There is a massive disparity between The Eagles chart success in the UK and in the US. In the US they enjoyed five chart-topping singles. In the UK they struggled to get five Top 40 hits. Here are their five biggest (in inverted commas…)
‘One of These Nights’ – reached #23 in 1975
Long before Rod Stewart and the Stones pissed off the rock snobs by going disco, The Eagles got in there first. But the slinky, purring bass in the intro is great, and the falsetto in the chorus can teach The Bee Gees a thing or two. The Eagles aren’t always remembered for their lyrics – barring that over-quoted line about checking out anytime – but I think: I’ve been searching for the daughter of the devil himself… is a cracking one. I can imagine that if you hate The Eagles then you really hate this one… But it’s fine. Far from my favourite, though.
‘Lyin’ Eyes’ – reached #23 in 1975
I grew up in small-town Scotland, so all the cultural references in the Eagles’ songs passed my by, as did a lot of the snobbery towards them. I just listened, as my Dad sang along (my Dad does not sing along often), and enjoyed them. I struggle to see how you can justify not enjoying ‘Lyin’ Eyes’ easy goin’ melody and storyline. Lines like: City girls just seem to find out early, How to open doors with just a smile… And… She wonders how it ever got so crazy, She thinks about a boy she knew in school… While the harmonising is at Everly Brothers level. But, you know, whatever floats your boat.
‘New Kid in Town’ – reached #20 in 1977
There are a few individual moments that make ‘New Kid in Town’ a masterpiece, and probably my favourite Eagles song (after ‘Desperado’, obviously). They all come towards the end, making it a slow-burn of a tune. There’s the build up through to the Tears on your shoulder… line, the moment that the guitars go ominously heavy on Where you been lately? as the new new kid in town shows up, and the ‘ad-libs’ as the song meanders to a close: I don’t wanna hear it… Everybody’s talking, People started walkin’… Pure bliss.
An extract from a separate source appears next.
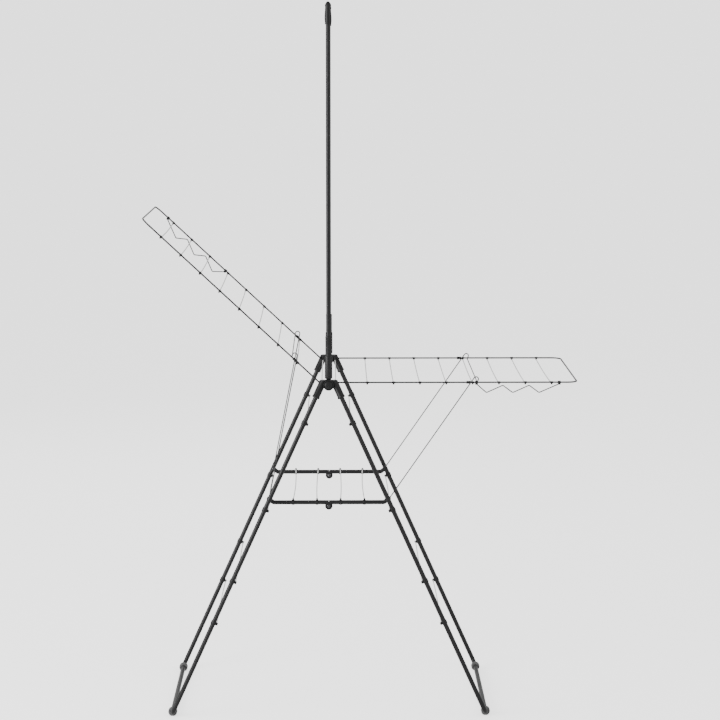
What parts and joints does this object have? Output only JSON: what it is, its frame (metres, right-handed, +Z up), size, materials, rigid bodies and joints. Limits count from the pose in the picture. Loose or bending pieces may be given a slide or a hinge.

‘Take It to the Limit’ – reached #12 in 1975
I think The Eagle’s biggest British hit is going to be quite obvious… But for ‘Take It to the Limit’ to come in as their 2nd highest chart placing seems odd. It’s another nice one, a bit more soft-soul than much of their stuff, with another classic line in: You can spend all your time makin’ money, You can spend all your love makin’ time… (which makes no sense and complete sense simultaneously). But this, over ‘Take It Easy’ (did not chart), ‘Best of My Love’ (ditto), or ‘Desperado’ (never even released as a single!)?
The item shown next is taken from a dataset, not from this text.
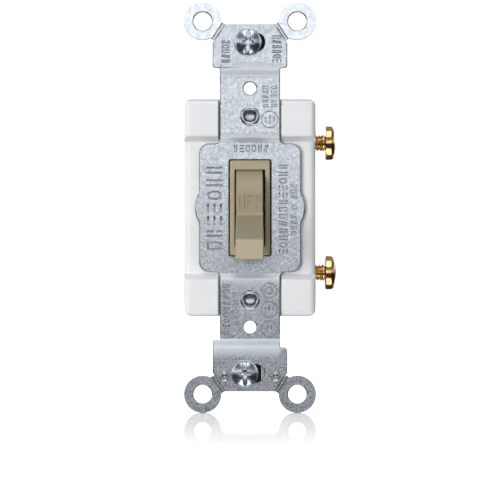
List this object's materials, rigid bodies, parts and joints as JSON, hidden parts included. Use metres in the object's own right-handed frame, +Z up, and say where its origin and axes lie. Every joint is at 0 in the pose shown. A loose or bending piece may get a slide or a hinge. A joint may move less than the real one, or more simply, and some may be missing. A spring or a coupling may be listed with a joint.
{
  "type": "toggle wall switch",
  "caption": "Single-pole toggle wall switch on a stamped steel strap with plaster ears, side screw terminals and a snap-action lever.",
  "frame": {"origin": "centre of the four plaster-ear holes, on the ears' back face, which lies against the wall", "axes": "+X to the right seen from the front, +Y into the wall box, +Z up; the lever points along -Y and is down (off) at rest"},
  "size_m": [0.0386, 0.0451, 0.1032],
  "materials": {
    "zinc_steel": "mottled zinc plate",
    "white_plastic": "moulded, satin",
    "ivory_collar": "moulded, satin",
    "ivory_lever": "moulded, satin",
    "spring_steel": "bright",
    "bronze": "satin",
    "silver": "satin",
    "brass": "rolled sheet",
    "screw_brass": "polished",
    "screw_steel": "bright zinc plate",
    "rivet_steel": "bright zinc plate",
    "fibre": "matt vulcanised fibre"
  },
  "bodies": {
    "switch_body": {"mounting_strap": "zinc_steel", "front_housing": "white_plastic", "rear_housing": "white_plastic", "lever_collar": "ivory_collar", "toggle_spring": "spring_steel", "contact_spring": "spring_steel", "fixed_contact": "silver", "line_terminal": "brass", "load_terminal": "brass", "strap_rivets": "rivet_steel", "grounding_clip": "zinc_steel", "clip_rivets": "rivet_steel"},
    "lever": {"toggle_lever": "ivory_lever"},
    "arm": {"contact_arm": "bronze", "moving_contact": "silver"},
    "top_retainer": {"screw_retainer_top": "fibre"},
    "top_box_screw": {"mounting_screw_top": "screw_steel"},
    "bottom_retainer": {"screw_retainer_bottom": "fibre"},
    "bottom_box_screw": {"mounting_screw_bottom": "screw_steel"},
    "line_screw": {"terminal_screw_top": "screw_brass"},
    "load_screw": {"terminal_screw_bottom": "screw_brass"}
  },
  "joints": [
    {"name": "lever_tilt", "type": "hinge", "parent": "switch_body", "child": "lever", "pos_m": [0, 0.0034, 0], "axis": [-1, 0, 0], "range_deg": [0, 54], "deforming": ["toggle_spring"]},
    {"name": "arm_swing", "type": "hinge", "parent": "switch_body", "child": "arm", "pos_m": [0, 0.0141, -0.0132], "axis": [1, 0, 0], "range_deg": [0, 5.4], "deforming": ["contact_spring"]},
    {"name": "top_retainer_slide", "type": "slide", "parent": "switch_body", "child": "top_retainer", "axis": [1, 0, 0], "range_m": [-0.0013, 0.0023]},
    {"name": "top_screw_turn", "type": "hinge", "parent": "top_retainer", "child": "top_box_screw", "pos_m": [-0.0005, 0, 0.04167], "axis": [0, 1, 0], "continuous": true},
    {"name": "bottom_retainer_slide", "type": "slide", "parent": "switch_body", "child": "bottom_retainer", "axis": [1, 0, 0], "range_m": [-0.0005, 0.0024]},
    {"name": "bottom_screw_turn", "type": "hinge", "parent": "bottom_retainer", "child": "bottom_box_screw", "pos_m": [-0.0013, 0, -0.04167], "axis": [0, 1, 0], "continuous": true},
    {"name": "line_screw_travel", "type": "slide", "parent": "switch_body", "child": "line_screw", "axis": [1, 0, 0], "range_m": [-0.0068, 0]},
    {"name": "load_screw_travel", "type": "slide", "parent": "switch_body", "child": "load_screw", "axis": [1, 0, 0], "range_m": [-0.0068, 0]}
  ],
  "couplings": [
    {"joint": "arm_swing", "follows": "lever_tilt", "ratio": 0.1}
  ]
}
‘Hotel California’ – reached #8 in 1977
The Eagles only Top 10 had to be this one, right? Apparently an allegory for the debauchery and excess of the Los Angeles elite. As I wrote in my post on Dylan’s ‘Like a Rolling Stone’, this track has become a pillar of rock ‘n’ roll, played to the point where we have become insensitive to it. But try, if you can, to feel. That intro, instantly recognisable yet always ominous. The mirrors on the ceiling, the pink champagne on ice and the pretty, pretty boys, as if one of Jay Gatsby’s parties has taken a sinister turn. The warm smell of colitas… (What the hell are ‘colitas’ anyway?) The guitar solo, that I can sing along to as if it were actual lyrics, and often voted as one of the best ever. And, of course, you can’t talk about ‘Hotel California’ without mentioning the fact that you can check out any time you like, but you can never leave… An entire Gothic novel in six and a half minutes of reggae-tinged rock. Overplayed? Definitely. Perfection? Quite probably.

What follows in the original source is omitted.